Your objective. Copy every line of the data that includes the string "scene".

start Provided entries

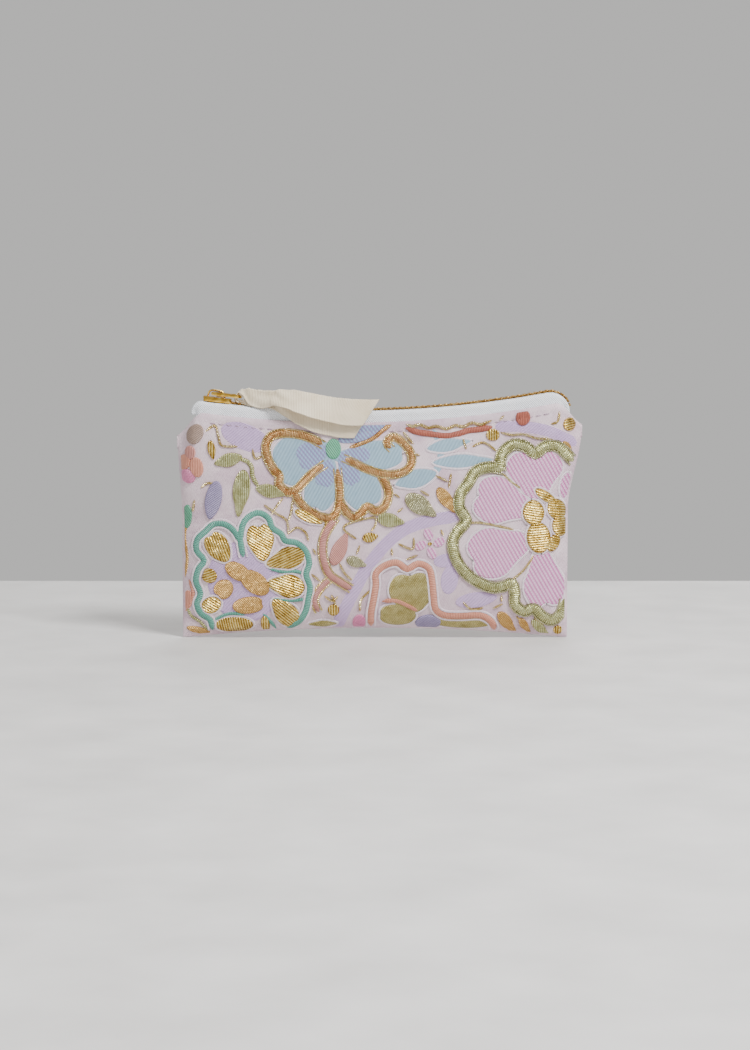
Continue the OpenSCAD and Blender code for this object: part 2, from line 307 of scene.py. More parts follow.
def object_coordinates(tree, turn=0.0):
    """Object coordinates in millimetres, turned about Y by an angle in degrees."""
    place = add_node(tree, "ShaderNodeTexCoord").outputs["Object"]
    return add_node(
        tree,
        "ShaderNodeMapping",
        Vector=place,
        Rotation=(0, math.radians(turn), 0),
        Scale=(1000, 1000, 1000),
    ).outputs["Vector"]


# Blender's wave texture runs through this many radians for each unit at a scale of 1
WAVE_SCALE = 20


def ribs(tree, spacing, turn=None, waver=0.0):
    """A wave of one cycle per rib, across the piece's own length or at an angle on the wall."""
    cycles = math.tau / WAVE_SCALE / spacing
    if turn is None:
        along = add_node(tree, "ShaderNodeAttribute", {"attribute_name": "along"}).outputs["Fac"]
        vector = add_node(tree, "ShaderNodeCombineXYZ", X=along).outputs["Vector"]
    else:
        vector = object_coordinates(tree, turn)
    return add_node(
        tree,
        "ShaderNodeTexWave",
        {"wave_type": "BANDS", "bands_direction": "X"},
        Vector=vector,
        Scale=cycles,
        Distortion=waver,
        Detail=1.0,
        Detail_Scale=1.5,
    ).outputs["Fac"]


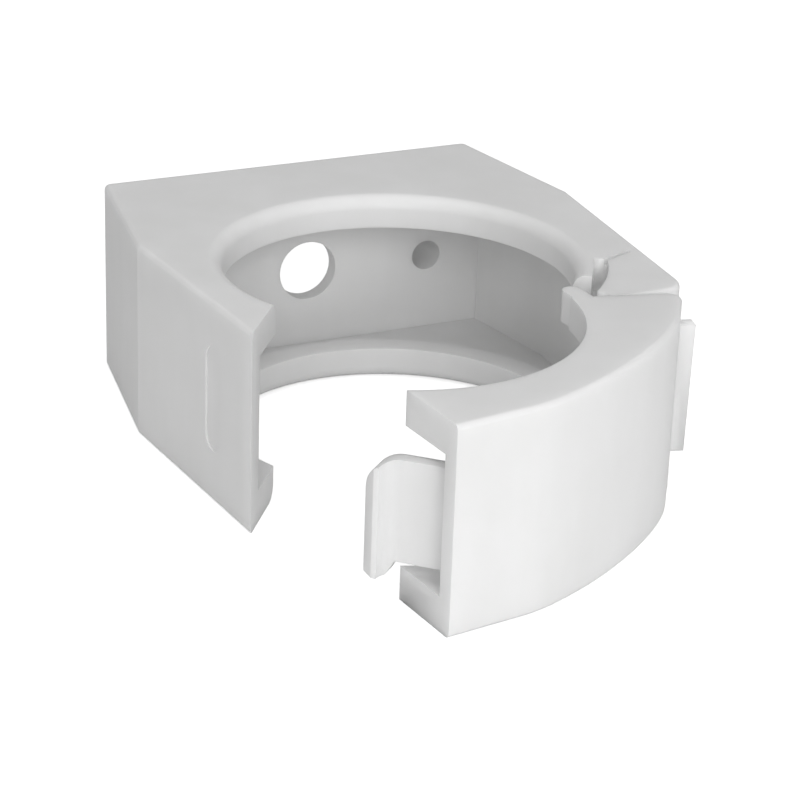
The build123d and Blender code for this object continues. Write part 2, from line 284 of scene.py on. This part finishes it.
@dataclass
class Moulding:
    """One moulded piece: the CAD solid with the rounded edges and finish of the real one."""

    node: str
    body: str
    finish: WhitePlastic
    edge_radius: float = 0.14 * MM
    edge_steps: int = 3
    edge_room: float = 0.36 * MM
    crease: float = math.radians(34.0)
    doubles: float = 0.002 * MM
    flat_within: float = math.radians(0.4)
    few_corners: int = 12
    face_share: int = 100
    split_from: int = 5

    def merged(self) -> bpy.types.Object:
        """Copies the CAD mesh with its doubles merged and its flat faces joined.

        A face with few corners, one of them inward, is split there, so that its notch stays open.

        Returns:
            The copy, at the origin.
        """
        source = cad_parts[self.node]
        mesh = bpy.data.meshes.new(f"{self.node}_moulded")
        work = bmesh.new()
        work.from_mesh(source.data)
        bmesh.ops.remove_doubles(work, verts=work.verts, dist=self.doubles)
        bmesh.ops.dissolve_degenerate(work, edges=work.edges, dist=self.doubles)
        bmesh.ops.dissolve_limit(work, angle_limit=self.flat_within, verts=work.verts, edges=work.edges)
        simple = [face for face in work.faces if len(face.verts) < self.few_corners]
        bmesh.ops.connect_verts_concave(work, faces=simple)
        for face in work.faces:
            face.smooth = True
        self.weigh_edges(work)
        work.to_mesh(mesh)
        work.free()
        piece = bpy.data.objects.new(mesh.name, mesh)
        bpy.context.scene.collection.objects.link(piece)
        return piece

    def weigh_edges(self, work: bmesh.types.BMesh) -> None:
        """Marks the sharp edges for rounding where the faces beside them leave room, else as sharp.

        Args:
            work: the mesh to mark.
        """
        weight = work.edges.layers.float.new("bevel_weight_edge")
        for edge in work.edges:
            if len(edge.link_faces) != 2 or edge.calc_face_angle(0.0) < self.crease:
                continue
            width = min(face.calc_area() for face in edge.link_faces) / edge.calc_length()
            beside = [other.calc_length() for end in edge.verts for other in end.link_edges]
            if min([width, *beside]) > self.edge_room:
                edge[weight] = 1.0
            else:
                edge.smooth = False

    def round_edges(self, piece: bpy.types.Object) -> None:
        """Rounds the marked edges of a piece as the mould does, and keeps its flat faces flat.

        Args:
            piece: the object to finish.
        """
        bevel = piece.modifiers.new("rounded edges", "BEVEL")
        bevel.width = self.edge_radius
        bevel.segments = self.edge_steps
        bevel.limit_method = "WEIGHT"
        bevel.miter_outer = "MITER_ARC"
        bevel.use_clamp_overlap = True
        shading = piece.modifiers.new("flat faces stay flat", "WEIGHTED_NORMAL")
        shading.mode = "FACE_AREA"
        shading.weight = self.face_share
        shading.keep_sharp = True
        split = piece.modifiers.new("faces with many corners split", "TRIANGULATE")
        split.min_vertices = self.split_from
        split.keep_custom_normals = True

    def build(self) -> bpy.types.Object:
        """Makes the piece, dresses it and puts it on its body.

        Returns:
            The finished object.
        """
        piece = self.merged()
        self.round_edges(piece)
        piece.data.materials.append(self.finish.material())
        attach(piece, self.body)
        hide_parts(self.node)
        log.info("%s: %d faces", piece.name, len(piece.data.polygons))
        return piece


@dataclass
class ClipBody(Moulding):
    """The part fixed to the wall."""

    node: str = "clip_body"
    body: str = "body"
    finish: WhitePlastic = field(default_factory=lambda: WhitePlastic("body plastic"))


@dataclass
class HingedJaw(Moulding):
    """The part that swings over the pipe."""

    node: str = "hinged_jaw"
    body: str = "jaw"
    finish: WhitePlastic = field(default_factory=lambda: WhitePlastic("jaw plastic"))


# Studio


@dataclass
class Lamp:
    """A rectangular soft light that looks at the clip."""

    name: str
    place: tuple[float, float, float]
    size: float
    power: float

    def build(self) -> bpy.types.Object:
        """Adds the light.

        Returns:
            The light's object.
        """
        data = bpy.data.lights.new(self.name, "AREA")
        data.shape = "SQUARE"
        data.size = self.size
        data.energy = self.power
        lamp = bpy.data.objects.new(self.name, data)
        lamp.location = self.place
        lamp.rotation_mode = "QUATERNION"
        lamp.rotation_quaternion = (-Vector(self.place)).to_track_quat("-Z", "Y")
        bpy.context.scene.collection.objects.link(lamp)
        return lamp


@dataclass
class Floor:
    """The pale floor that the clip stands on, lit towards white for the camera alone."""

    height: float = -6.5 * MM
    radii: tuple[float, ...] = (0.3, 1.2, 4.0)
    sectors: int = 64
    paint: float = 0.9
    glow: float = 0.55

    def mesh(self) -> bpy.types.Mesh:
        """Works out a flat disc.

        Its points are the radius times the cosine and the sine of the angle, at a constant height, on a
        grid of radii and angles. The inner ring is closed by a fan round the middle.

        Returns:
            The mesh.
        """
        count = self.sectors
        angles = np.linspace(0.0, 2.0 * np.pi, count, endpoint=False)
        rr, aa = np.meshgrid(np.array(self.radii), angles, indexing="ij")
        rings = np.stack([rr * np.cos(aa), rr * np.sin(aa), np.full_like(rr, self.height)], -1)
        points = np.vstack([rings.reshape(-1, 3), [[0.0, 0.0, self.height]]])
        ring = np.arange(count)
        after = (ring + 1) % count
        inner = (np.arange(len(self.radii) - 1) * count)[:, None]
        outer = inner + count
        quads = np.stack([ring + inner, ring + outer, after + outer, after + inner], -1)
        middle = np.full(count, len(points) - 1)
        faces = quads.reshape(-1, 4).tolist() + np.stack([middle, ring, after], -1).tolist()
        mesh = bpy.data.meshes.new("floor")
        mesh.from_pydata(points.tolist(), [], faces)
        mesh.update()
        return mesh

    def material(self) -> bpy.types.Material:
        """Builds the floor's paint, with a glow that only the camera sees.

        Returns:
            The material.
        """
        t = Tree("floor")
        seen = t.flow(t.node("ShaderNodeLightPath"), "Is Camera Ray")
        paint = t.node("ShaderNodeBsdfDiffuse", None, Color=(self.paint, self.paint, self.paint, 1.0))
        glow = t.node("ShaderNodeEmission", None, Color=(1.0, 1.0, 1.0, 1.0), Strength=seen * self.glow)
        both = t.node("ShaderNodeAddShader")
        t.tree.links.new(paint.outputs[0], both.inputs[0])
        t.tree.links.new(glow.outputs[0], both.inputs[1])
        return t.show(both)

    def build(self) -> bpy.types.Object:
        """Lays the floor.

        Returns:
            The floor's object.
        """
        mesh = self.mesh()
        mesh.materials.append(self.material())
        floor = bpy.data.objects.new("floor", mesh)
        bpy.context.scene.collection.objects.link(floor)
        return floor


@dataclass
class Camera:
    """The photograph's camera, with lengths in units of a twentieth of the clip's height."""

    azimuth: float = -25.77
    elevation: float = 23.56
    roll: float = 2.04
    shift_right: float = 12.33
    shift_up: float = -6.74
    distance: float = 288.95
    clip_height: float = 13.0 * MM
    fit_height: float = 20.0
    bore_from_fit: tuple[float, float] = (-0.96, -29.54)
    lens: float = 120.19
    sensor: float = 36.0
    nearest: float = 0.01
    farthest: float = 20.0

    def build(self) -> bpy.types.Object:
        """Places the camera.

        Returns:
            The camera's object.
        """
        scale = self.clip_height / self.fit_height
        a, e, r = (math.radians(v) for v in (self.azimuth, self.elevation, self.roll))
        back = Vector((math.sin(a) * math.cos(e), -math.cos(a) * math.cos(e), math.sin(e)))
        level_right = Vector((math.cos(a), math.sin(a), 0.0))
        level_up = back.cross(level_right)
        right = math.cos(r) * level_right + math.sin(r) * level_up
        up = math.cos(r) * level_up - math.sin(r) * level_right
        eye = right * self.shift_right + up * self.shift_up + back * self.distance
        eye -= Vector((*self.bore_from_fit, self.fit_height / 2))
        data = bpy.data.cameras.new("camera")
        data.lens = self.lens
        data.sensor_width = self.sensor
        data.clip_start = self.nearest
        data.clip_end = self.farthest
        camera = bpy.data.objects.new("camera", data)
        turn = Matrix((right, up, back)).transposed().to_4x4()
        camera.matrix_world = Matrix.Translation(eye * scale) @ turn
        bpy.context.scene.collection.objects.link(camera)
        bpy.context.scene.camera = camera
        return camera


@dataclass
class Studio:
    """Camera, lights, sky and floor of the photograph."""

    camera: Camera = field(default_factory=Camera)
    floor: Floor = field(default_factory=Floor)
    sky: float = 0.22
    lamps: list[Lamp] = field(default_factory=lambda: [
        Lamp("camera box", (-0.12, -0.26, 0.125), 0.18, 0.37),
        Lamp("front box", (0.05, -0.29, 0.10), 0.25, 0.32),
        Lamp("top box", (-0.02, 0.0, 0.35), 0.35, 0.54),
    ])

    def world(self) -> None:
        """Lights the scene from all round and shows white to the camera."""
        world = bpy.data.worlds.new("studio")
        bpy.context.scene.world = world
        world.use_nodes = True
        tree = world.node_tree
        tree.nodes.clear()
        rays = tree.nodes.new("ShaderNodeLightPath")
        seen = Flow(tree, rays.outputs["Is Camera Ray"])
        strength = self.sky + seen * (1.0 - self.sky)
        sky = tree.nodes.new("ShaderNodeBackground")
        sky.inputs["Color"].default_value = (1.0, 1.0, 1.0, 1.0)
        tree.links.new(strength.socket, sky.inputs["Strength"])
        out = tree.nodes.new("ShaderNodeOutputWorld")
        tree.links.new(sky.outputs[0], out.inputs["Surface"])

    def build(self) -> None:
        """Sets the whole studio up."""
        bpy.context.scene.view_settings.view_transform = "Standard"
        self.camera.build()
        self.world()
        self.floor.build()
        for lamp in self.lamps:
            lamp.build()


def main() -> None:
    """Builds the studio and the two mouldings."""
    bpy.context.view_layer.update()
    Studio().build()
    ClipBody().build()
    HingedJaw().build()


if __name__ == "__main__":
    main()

end Provided entries

Reply to the exercise.
Continue the OpenSCAD and Blender code for this object: part 2, from line 307 of scene.py. More parts follow.
The build123d and Blender code for this object continues. Write part 2, from line 284 of scene.py on. This part finishes it.
        bpy.context.scene.collection.objects.link(piece)
        bpy.context.scene.collection.objects.link(lamp)
        bpy.context.scene.collection.objects.link(floor)
        bpy.context.scene.collection.objects.link(camera)
        bpy.context.scene.camera = camera
        """Lights the scene from all round and shows white to the camera."""
        bpy.context.scene.world = world
        bpy.context.scene.view_settings.view_transform = "Standard"